Wednesday, October 12, 2011

I Timothy 4: The value of physical training

Paul writes in 4:7-8, in response the supposed godliness of restrictive diets and presumably other physical disciplines:

"....Train yourself to be godly. For physical training is of some value, but godliness has value for all things, holding promise for both the present life and the life to come."

In today's Boston Globe appears a story that the Boston Red Sox starting pitchers, on non-start days, would sit in the clubhouse drinking beer, eating fried chicken, and playing video games. Paying little heed to their calling as athletes or their responsibilities to their teammates and the Great Cloud of Witnesses that is Red Sox Nation, they "let themselves go". Two of them, John Lester and Josh Beckett, were looking pretty chunky towards the end of the season, and perhaps not coincidentally they both pitched lousy and the Red Sox were beaten out of the playoffs on the next to last day of the season.

A year ago in July I wrote Diane 18 reasons why I should lose weight. I refer back to that list today because it seems that for the Christian the "why" of physical training is at least as important as the "how." The Hebrew mindset, in many ways very much "of this world" with its appreciation for nature and community, seems unconcerned with physical appearance and training. Can you imagine the Greeks not even bothering to describe the physical appearance of its central man-god figure? Their myths are all about buff Apollo and winged Mercury and femme fatale Athena and that randy old goat of many disguises, Zeus. But the Hebrews, with a few exceptions (Song of Solomon notable among them) don't much dwell on it. So in terms of cultural patterns, we are left with zilch from the Hebrews, and TMI from the Greeks.

I ramble. What I'm trying to say is that godliness is the guide for a biblical view of physical conditioning. For example: I told Diane I know am called to work hard to provide for my family and to also work hard in the Lord's vineyards. Since doing so requires staying healthy and energetic, I must eat and exercise well. Sickness may come, but shame on me if I bring it on myself. It's all about being a faithful maintenance worker of God's temple.

A couple years ago I was so tired and heavy that, like Beckett and Lester, I just faded in the homestretch of the Legislative Session. At a time when I needed gas in my tank, I was running on E. I noticed that other men my age but in better shape seemed to move more quickly and with more energy. They were equal to the task. And of course as I head into my mid-fifties (will be 54 next Monday!) it is important to do my part to reduce the likelihood of lifestyle-related diseases such as diabetes, heart disease, back pain, arthritis, and cancer.

Taking care of myself is an act of love for my kids. God bless them they all have made it clear that they want me around for a very, very long time. For me to live is Christ and to die is gain, but being convinced that there is fruitful labor for me, I resolve to stay and live and love with them, and the grandkids when they come, too.
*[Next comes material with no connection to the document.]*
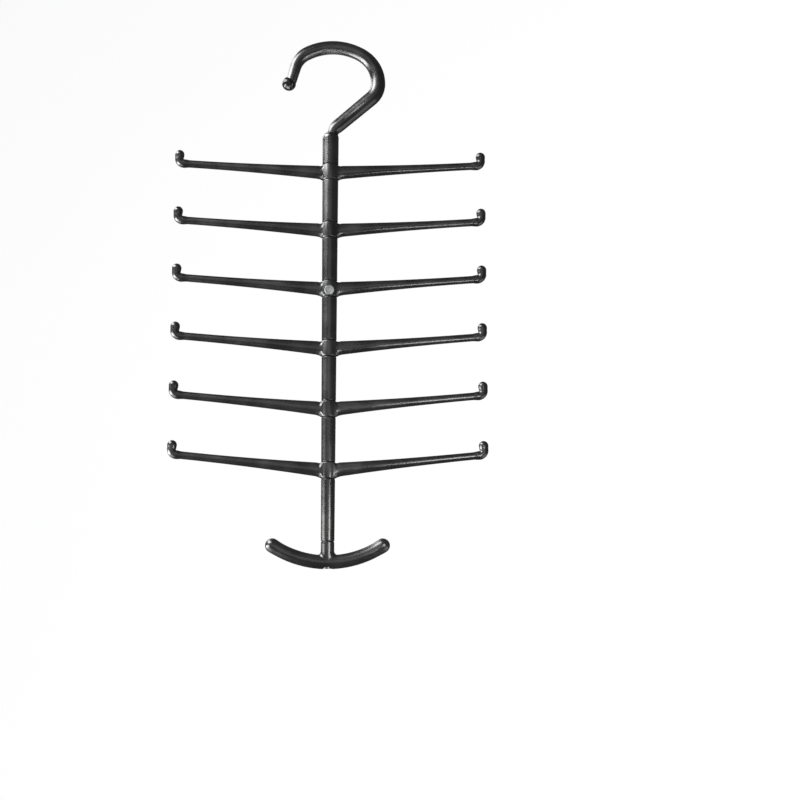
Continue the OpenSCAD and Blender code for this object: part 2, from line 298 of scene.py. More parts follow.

And for me to be fat is just a lousy, lousy witness. It proclaims to the world, "Jesus has no real control over my appetites, over the warp and woof of my daily life. My addiction is more powerful than He is."

I do not make these statements for anyone else. They are about me, my motives, my life. And because they are mine, they are truly motivating as I eat and exercise with a positive goal in mind.